>>
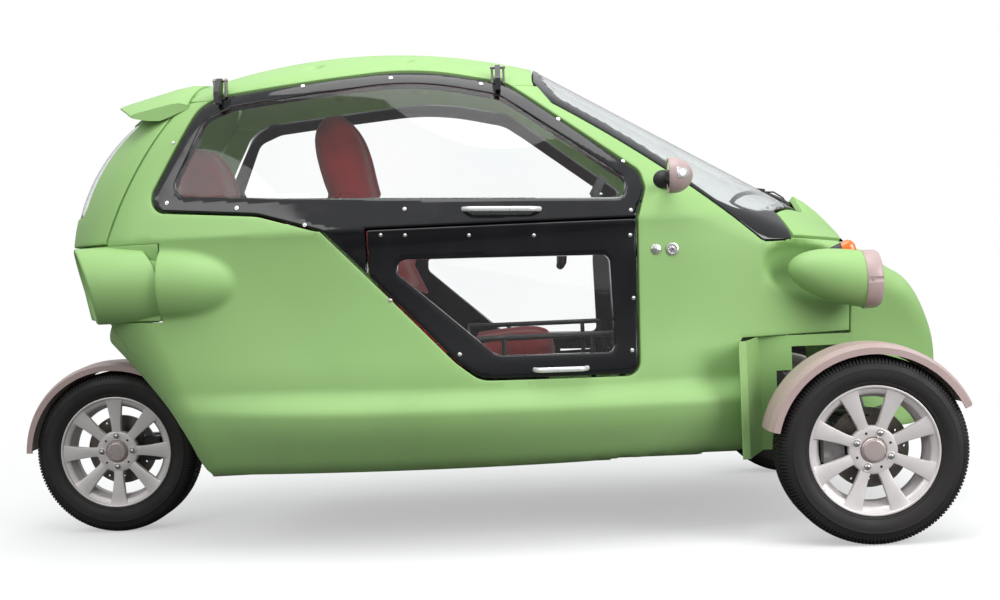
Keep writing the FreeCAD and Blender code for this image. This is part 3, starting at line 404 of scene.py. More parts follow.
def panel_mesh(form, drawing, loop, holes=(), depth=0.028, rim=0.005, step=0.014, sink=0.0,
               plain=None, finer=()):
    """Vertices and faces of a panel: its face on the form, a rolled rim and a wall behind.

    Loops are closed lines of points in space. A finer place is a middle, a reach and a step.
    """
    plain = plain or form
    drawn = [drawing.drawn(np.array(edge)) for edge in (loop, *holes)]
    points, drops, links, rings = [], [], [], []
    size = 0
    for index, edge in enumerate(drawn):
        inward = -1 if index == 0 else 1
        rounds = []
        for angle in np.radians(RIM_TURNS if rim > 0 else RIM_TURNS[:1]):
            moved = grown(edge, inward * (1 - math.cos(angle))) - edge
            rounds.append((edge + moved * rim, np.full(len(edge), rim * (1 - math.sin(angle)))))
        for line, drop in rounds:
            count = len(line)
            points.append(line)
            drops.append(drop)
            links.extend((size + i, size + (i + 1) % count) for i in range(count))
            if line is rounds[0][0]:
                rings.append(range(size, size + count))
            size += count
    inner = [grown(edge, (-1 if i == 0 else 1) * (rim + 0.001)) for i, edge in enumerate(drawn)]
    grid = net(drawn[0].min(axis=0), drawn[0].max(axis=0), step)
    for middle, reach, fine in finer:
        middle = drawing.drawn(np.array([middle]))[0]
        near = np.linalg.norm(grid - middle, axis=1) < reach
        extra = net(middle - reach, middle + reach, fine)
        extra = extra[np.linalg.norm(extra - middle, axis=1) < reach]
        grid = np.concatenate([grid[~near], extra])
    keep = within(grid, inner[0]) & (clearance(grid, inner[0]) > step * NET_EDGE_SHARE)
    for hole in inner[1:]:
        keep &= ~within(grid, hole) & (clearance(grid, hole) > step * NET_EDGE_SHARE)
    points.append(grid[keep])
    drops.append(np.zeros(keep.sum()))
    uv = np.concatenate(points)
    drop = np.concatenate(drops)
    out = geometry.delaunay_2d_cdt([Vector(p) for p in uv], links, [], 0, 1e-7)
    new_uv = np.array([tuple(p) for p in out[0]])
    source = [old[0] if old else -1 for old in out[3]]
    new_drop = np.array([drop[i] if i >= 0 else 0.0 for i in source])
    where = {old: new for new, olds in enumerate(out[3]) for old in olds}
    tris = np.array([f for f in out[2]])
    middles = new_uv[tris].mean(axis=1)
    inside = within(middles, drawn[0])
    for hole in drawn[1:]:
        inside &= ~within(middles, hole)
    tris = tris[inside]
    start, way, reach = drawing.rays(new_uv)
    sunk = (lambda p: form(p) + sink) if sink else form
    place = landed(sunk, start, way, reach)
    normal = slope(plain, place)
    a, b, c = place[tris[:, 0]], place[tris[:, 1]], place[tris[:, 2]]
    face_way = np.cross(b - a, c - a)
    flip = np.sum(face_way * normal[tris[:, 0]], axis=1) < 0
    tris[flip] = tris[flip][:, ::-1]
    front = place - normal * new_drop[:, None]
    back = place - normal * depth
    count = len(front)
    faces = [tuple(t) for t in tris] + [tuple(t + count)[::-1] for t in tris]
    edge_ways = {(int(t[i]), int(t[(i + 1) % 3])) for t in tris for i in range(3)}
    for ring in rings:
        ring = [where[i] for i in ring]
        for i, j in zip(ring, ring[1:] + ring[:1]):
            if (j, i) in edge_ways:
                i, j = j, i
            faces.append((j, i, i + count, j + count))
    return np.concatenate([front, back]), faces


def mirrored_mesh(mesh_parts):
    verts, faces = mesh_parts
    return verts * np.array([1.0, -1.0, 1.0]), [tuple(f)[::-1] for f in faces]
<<
### What you are asked to do
Set down the lines above as they stand, starting with the first line and ending with the line that contains "a wall behind.".

### Answer below
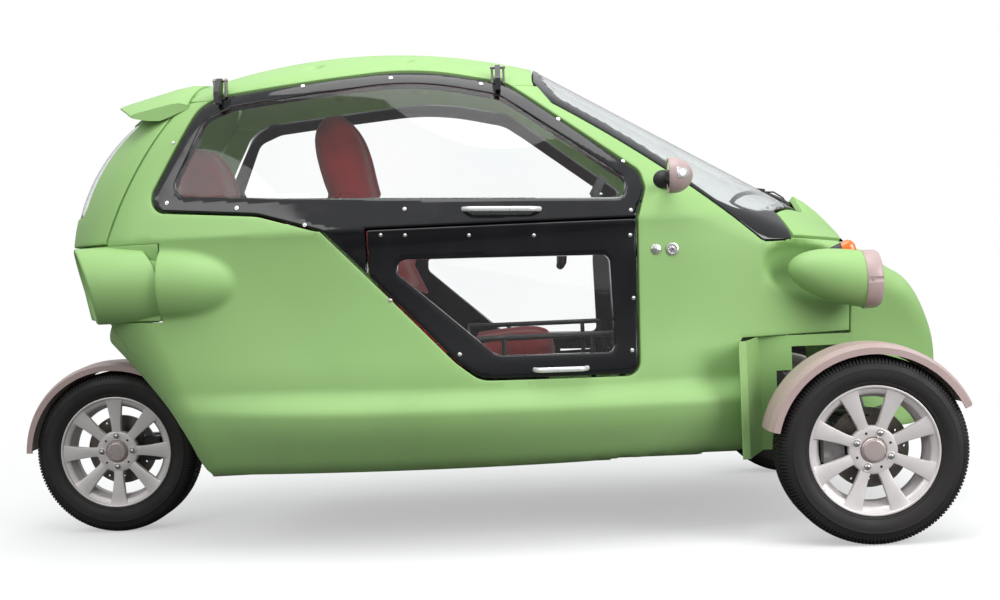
Keep writing the FreeCAD and Blender code for this image. This is part 3, starting at line 404 of scene.py. More parts follow.
def panel_mesh(form, drawing, loop, holes=(), depth=0.028, rim=0.005, step=0.014, sink=0.0,
               plain=None, finer=()):
    """Vertices and faces of a panel: its face on the form, a rolled rim and a wall behind.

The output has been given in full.